Pourtant toutes les grappes industrielles de Montréal ont, elles aussi, profité de la collaboration entre chercheurs universitaires et entreprises. On n’a qu’à penser à Polytechnique, l’ETS, HEC Montréal et McGill.

Qu’est-ce qu’on fait d’Univalor, la société de valorisation universitaire qui se consacre exclusivement à la commercialisation des découvertes scientifiques des 2600 chercheurs associés à l’Université de Montréal ?

Bref, une meilleure coordination et une plus grande valorisation de l’innovation ne sont pas des phénomènes nouveaux au Québec.

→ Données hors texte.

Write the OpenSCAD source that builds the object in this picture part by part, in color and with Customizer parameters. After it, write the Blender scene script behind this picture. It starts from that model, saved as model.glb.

Et elle s’organise un peu partout sur le territoire québécois, que ce soit dans les secteurs de la foresterie ou celui des alumineries, avec le développement notamment de la technologie Elisys.

Le gouvernement fait bien de favoriser une plus grande cohésion entre les différents acteurs régionaux comme il vient de le faire à Sherbrooke et Bromont en participant activement à ces projets mobilisateurs.

On doit maintenant s’attendre à ce qu’il fasse de même dans les secteurs des technologies propres et de l’électrification des transports, où le Québec dispose avec Hydro-Québec d’un puissant catalyseur d’énergie et de projets.